All of the data must be printed exactly; please include every line.

Information supplied:

/---

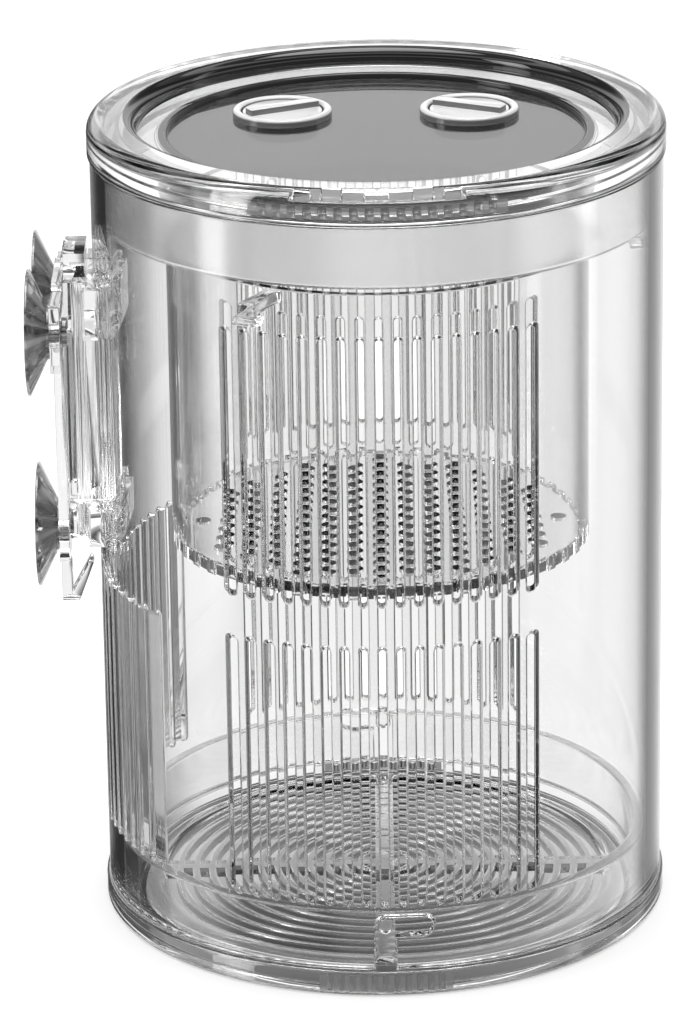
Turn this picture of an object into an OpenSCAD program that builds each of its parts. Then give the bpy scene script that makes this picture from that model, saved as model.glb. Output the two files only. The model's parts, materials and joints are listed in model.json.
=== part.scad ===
// Round fish breeding box of clear plastic.
// A slotted tube stands on a twist-on foot, carries a lift-off lid with two feeding ports,
// holds a hanging basket with a perforated floor, and has a slide-on bracket with three suction cups.
// The origin is the centre of the foot's underside, +Z is up, and the bracket is on the -X side.

/* [Tube] */
// Outside diameter of the tube
tube_d = 110; // [104:1:120]
// Wall of the tube
tube_wall = 2.8; // [2.2:0.1:3.4]
// Height of the tube alone
tube_h = 147.6; // [140:0.2:170]
// Vertical play where the lid and the foot meet the tube
seam_gap = 0.2; // [0.1:0.05:0.3]

/* [Wall slots] */
// Slots side by side on the front and on the back
slot_count = 17; // [9:2:19]
// Slots side by side under the bracket
side_slot_count = 19; // [9:2:21]
// Distance from slot to slot
slot_pitch = 3.5; // [3:0.1:3.8]
// Width of a slot
slot_w = 1.4; // [1:0.1:1.8]
// Height above the foot's edge at which the lower slots start
lower_slot_rise = 13.4; // [12.8:0.2:15]
// Plain band between the lower slots and the basket's underside
lower_slot_band = 5; // [4:0.2:9]
// Height above the basket's underside at which the upper slots start
basket_slot_rise = 3.7; // [3.2:0.1:4.6]
// Plain band between the upper slots and the basket's rim
basket_slot_band = 4.7; // [4:0.1:9]

/* [Lid] */
// How far the lid's edge stands out past the tube
lid_overhang = 0.5; // [0.3:0.1:0.6]
// Height of the lid's rim above the tube
lid_rim_h = 7; // [6:0.2:9]
// Radius of the rim's rounded top edge
lid_edge_r = 2.6; // [1:0.2:3.2]
// Width of the rim seen from above
lid_rim_w = 9.3; // [8:0.1:11]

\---

Output for this exercise:
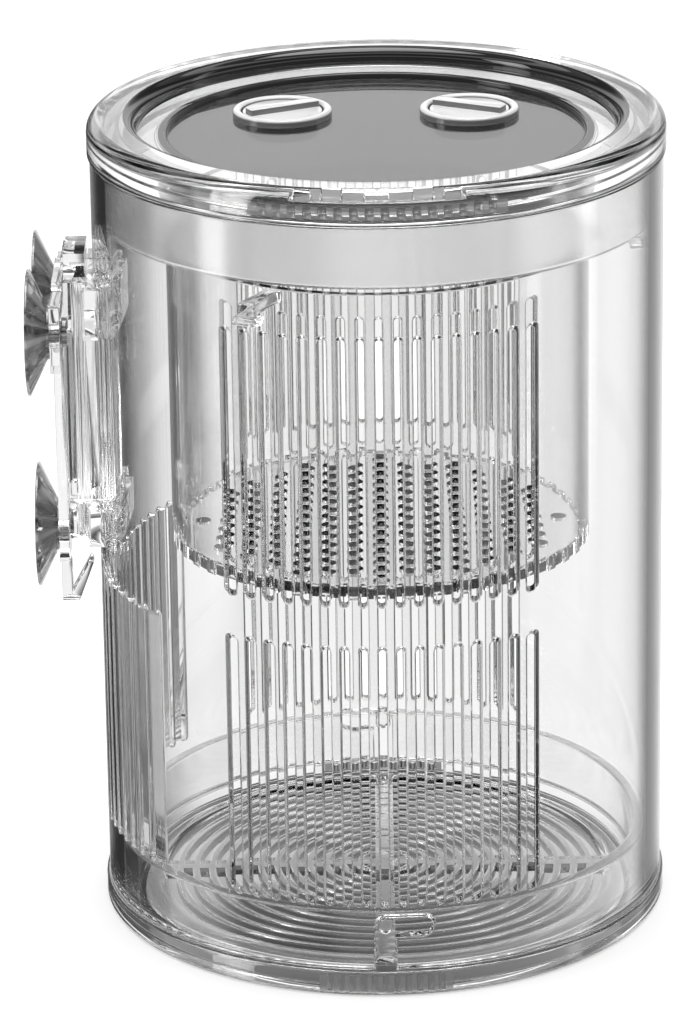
Turn this picture of an object into an OpenSCAD program that builds each of its parts. Then give the bpy scene script that makes this picture from that model, saved as model.glb. Output the two files only. The model's parts, materials and joints are listed in model.json.
=== part.scad ===
// Round fish breeding box of clear plastic.
// A slotted tube stands on a twist-on foot, carries a lift-off lid with two feeding ports,
// holds a hanging basket with a perforated floor, and has a slide-on bracket with three suction cups.
// The origin is the centre of the foot's underside, +Z is up, and the bracket is on the -X side.

/* [Tube] */
// Outside diameter of the tube
tube_d = 110; // [104:1:120]
// Wall of the tube
tube_wall = 2.8; // [2.2:0.1:3.4]
// Height of the tube alone
tube_h = 147.6; // [140:0.2:170]
// Vertical play where the lid and the foot meet the tube
seam_gap = 0.2; // [0.1:0.05:0.3]

/* [Wall slots] */
// Slots side by side on the front and on the back
slot_count = 17; // [9:2:19]
// Slots side by side under the bracket
side_slot_count = 19; // [9:2:21]
// Distance from slot to slot
slot_pitch = 3.5; // [3:0.1:3.8]
// Width of a slot
slot_w = 1.4; // [1:0.1:1.8]
// Height above the foot's edge at which the lower slots start
lower_slot_rise = 13.4; // [12.8:0.2:15]
// Plain band between the lower slots and the basket's underside
lower_slot_band = 5; // [4:0.2:9]
// Height above the basket's underside at which the upper slots start
basket_slot_rise = 3.7; // [3.2:0.1:4.6]
// Plain band between the upper slots and the basket's rim
basket_slot_band = 4.7; // [4:0.1:9]

/* [Lid] */
// How far the lid's edge stands out past the tube
lid_overhang = 0.5; // [0.3:0.1:0.6]
// Height of the lid's rim above the tube
lid_rim_h = 7; // [6:0.2:9]
// Radius of the rim's rounded top edge
lid_edge_r = 2.6; // [1:0.2:3.2]
// Width of the rim seen from above
lid_rim_w = 9.3; // [8:0.1:11]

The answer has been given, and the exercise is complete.